_Data for the task_:

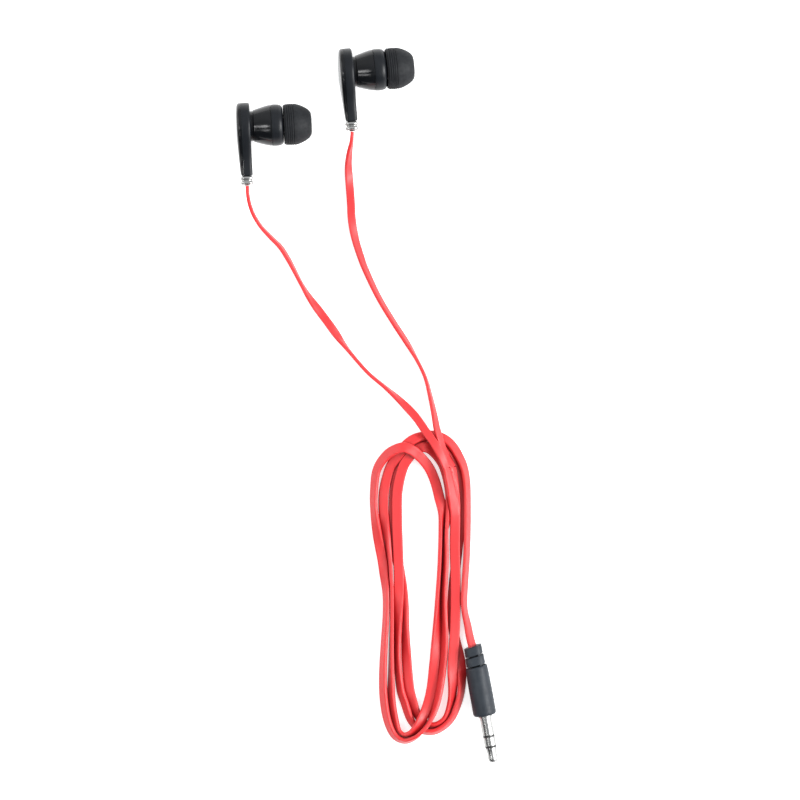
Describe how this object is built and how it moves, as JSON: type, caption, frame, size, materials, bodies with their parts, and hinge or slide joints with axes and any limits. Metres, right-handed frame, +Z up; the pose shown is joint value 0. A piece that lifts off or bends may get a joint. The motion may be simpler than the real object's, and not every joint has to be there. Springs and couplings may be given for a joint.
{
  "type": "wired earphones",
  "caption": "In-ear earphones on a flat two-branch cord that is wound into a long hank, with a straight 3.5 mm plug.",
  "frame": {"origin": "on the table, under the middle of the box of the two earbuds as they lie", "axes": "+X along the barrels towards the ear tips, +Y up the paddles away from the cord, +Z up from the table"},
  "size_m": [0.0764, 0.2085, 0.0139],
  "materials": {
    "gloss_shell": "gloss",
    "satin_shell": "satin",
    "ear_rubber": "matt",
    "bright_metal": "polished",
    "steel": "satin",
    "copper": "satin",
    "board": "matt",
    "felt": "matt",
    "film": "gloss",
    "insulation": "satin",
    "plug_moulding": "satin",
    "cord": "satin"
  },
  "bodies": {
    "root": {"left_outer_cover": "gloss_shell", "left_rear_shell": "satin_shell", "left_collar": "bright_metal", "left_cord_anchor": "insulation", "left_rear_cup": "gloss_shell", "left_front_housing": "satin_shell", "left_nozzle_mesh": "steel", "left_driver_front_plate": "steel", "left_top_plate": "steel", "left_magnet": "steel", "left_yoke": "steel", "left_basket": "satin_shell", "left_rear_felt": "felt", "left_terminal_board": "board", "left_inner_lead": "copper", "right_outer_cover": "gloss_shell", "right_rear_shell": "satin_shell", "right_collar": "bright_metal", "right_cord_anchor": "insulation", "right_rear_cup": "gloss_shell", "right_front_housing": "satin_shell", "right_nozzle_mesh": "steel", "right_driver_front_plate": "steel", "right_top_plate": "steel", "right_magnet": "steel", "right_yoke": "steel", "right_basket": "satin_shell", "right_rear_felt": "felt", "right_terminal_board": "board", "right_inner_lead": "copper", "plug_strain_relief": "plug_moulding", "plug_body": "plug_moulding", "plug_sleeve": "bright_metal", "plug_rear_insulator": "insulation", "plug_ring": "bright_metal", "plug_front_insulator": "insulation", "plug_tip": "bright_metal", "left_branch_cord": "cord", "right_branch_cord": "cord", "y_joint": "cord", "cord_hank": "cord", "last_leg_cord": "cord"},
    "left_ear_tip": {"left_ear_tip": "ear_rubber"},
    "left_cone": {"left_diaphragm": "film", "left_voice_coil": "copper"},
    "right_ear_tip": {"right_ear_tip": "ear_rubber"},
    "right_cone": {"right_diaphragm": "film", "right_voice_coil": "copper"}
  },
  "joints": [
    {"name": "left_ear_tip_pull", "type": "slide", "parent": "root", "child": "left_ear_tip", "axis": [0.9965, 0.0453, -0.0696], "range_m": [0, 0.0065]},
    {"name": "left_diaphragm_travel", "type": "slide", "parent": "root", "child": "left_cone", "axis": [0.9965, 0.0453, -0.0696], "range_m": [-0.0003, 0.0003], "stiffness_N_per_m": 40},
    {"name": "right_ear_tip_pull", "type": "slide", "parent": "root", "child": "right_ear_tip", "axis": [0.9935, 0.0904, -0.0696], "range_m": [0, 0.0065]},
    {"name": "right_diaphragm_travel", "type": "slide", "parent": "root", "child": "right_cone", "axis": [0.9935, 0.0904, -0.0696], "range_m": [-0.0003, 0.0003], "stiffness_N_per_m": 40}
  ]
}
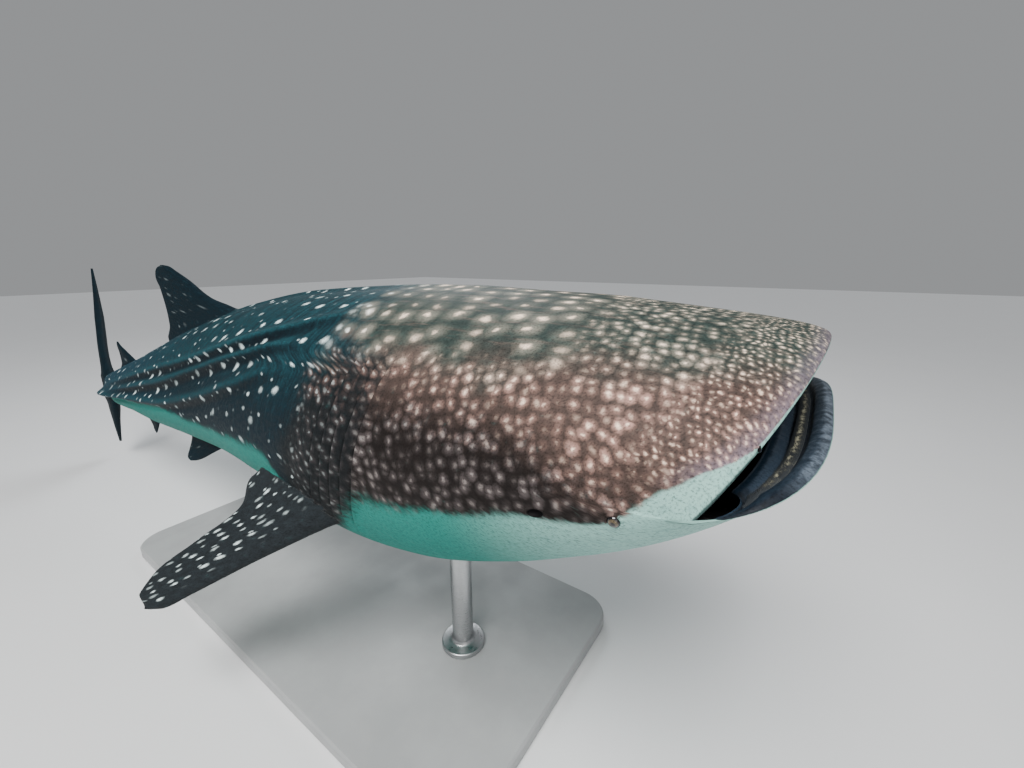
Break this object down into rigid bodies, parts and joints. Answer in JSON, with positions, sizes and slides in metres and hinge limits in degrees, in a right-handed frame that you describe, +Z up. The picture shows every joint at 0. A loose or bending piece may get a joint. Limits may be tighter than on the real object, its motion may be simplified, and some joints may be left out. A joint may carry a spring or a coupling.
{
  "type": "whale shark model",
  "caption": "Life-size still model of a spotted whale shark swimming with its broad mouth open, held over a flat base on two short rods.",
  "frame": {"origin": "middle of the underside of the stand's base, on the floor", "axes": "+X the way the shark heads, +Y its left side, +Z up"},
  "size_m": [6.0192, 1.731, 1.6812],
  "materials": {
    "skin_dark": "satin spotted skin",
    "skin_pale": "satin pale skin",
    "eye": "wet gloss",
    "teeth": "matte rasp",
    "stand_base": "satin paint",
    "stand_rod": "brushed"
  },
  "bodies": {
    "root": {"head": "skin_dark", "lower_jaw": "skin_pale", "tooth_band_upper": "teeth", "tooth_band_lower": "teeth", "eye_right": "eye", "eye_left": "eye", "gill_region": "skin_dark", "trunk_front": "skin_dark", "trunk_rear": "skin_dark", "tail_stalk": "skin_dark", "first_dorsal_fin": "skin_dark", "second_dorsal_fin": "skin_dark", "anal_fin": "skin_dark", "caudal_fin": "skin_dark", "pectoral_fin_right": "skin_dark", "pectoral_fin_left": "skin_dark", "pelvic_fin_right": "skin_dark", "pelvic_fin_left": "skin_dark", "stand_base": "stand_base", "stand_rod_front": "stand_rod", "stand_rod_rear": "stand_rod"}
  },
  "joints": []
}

_Exercise instructions_: Repeat the entries exactly, all of them.

_Response below_:
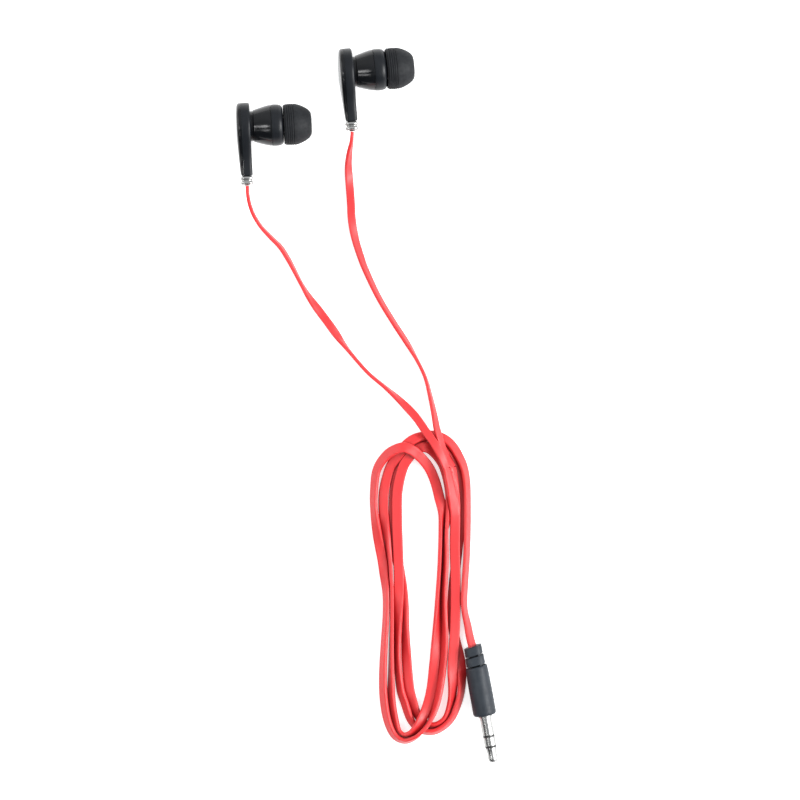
Describe how this object is built and how it moves, as JSON: type, caption, frame, size, materials, bodies with their parts, and hinge or slide joints with axes and any limits. Metres, right-handed frame, +Z up; the pose shown is joint value 0. A piece that lifts off or bends may get a joint. The motion may be simpler than the real object's, and not every joint has to be there. Springs and couplings may be given for a joint.
{
  "type": "wired earphones",
  "caption": "In-ear earphones on a flat two-branch cord that is wound into a long hank, with a straight 3.5 mm plug.",
  "frame": {"origin": "on the table, under the middle of the box of the two earbuds as they lie", "axes": "+X along the barrels towards the ear tips, +Y up the paddles away from the cord, +Z up from the table"},
  "size_m": [0.0764, 0.2085, 0.0139],
  "materials": {
    "gloss_shell": "gloss",
    "satin_shell": "satin",
    "ear_rubber": "matt",
    "bright_metal": "polished",
    "steel": "satin",
    "copper": "satin",
    "board": "matt",
    "felt": "matt",
    "film": "gloss",
    "insulation": "satin",
    "plug_moulding": "satin",
    "cord": "satin"
  },
  "bodies": {
    "root": {"left_outer_cover": "gloss_shell", "left_rear_shell": "satin_shell", "left_collar": "bright_metal", "left_cord_anchor": "insulation", "left_rear_cup": "gloss_shell", "left_front_housing": "satin_shell", "left_nozzle_mesh": "steel", "left_driver_front_plate": "steel", "left_top_plate": "steel", "left_magnet": "steel", "left_yoke": "steel", "left_basket": "satin_shell", "left_rear_felt": "felt", "left_terminal_board": "board", "left_inner_lead": "copper", "right_outer_cover": "gloss_shell", "right_rear_shell": "satin_shell", "right_collar": "bright_metal", "right_cord_anchor": "insulation", "right_rear_cup": "gloss_shell", "right_front_housing": "satin_shell", "right_nozzle_mesh": "steel", "right_driver_front_plate": "steel", "right_top_plate": "steel", "right_magnet": "steel", "right_yoke": "steel", "right_basket": "satin_shell", "right_rear_felt": "felt", "right_terminal_board": "board", "right_inner_lead": "copper", "plug_strain_relief": "plug_moulding", "plug_body": "plug_moulding", "plug_sleeve": "bright_metal", "plug_rear_insulator": "insulation", "plug_ring": "bright_metal", "plug_front_insulator": "insulation", "plug_tip": "bright_metal", "left_branch_cord": "cord", "right_branch_cord": "cord", "y_joint": "cord", "cord_hank": "cord", "last_leg_cord": "cord"},
    "left_ear_tip": {"left_ear_tip": "ear_rubber"},
    "left_cone": {"left_diaphragm": "film", "left_voice_coil": "copper"},
    "right_ear_tip": {"right_ear_tip": "ear_rubber"},
    "right_cone": {"right_diaphragm": "film", "right_voice_coil": "copper"}
  },
  "joints": [
    {"name": "left_ear_tip_pull", "type": "slide", "parent": "root", "child": "left_ear_tip", "axis": [0.9965, 0.0453, -0.0696], "range_m": [0, 0.0065]},
    {"name": "left_diaphragm_travel", "type": "slide", "parent": "root", "child": "left_cone", "axis": [0.9965, 0.0453, -0.0696], "range_m": [-0.0003, 0.0003], "stiffness_N_per_m": 40},
    {"name": "right_ear_tip_pull", "type": "slide", "parent": "root", "child": "right_ear_tip", "axis": [0.9935, 0.0904, -0.0696], "range_m": [0, 0.0065]},
    {"name": "right_diaphragm_travel", "type": "slide", "parent": "root", "child": "right_cone", "axis": [0.9935, 0.0904, -0.0696], "range_m": [-0.0003, 0.0003], "stiffness_N_per_m": 40}
  ]
}
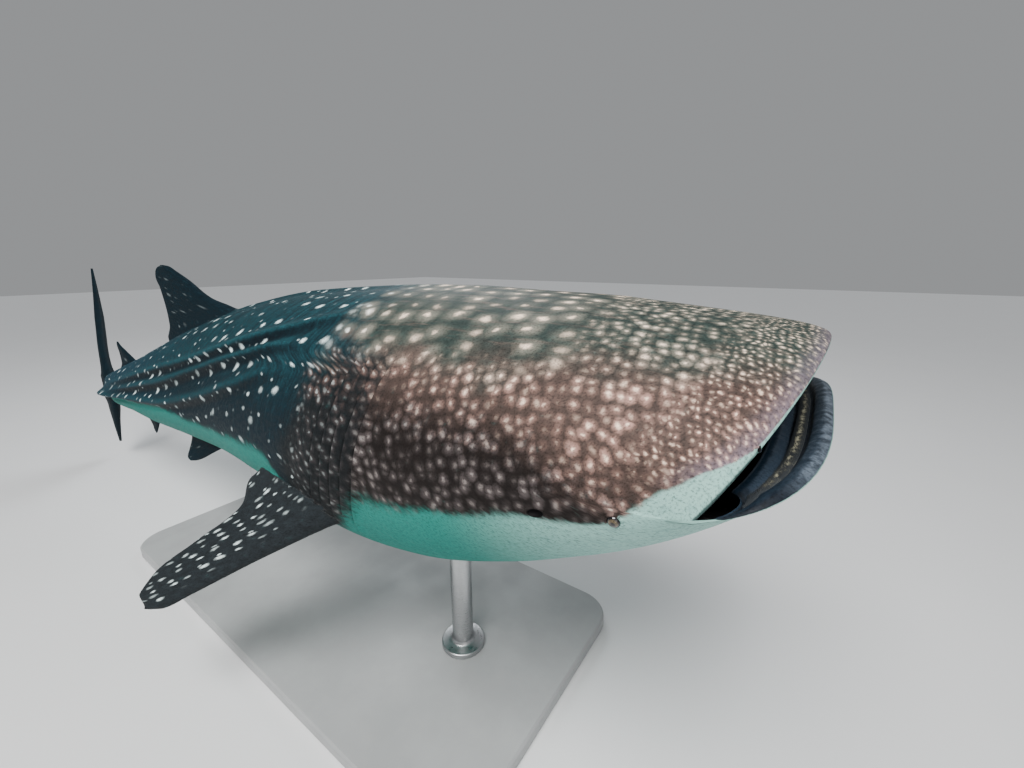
Break this object down into rigid bodies, parts and joints. Answer in JSON, with positions, sizes and slides in metres and hinge limits in degrees, in a right-handed frame that you describe, +Z up. The picture shows every joint at 0. A loose or bending piece may get a joint. Limits may be tighter than on the real object, its motion may be simplified, and some joints may be left out. A joint may carry a spring or a coupling.
{
  "type": "whale shark model",
  "caption": "Life-size still model of a spotted whale shark swimming with its broad mouth open, held over a flat base on two short rods.",
  "frame": {"origin": "middle of the underside of the stand's base, on the floor", "axes": "+X the way the shark heads, +Y its left side, +Z up"},
  "size_m": [6.0192, 1.731, 1.6812],
  "materials": {
    "skin_dark": "satin spotted skin",
    "skin_pale": "satin pale skin",
    "eye": "wet gloss",
    "teeth": "matte rasp",
    "stand_base": "satin paint",
    "stand_rod": "brushed"
  },
  "bodies": {
    "root": {"head": "skin_dark", "lower_jaw": "skin_pale", "tooth_band_upper": "teeth", "tooth_band_lower": "teeth", "eye_right": "eye", "eye_left": "eye", "gill_region": "skin_dark", "trunk_front": "skin_dark", "trunk_rear": "skin_dark", "tail_stalk": "skin_dark", "first_dorsal_fin": "skin_dark", "second_dorsal_fin": "skin_dark", "anal_fin": "skin_dark", "caudal_fin": "skin_dark", "pectoral_fin_right": "skin_dark", "pectoral_fin_left": "skin_dark", "pelvic_fin_right": "skin_dark", "pelvic_fin_left": "skin_dark", "stand_base": "stand_base", "stand_rod_front": "stand_rod", "stand_rod_rear": "stand_rod"}
  },
  "joints": []
}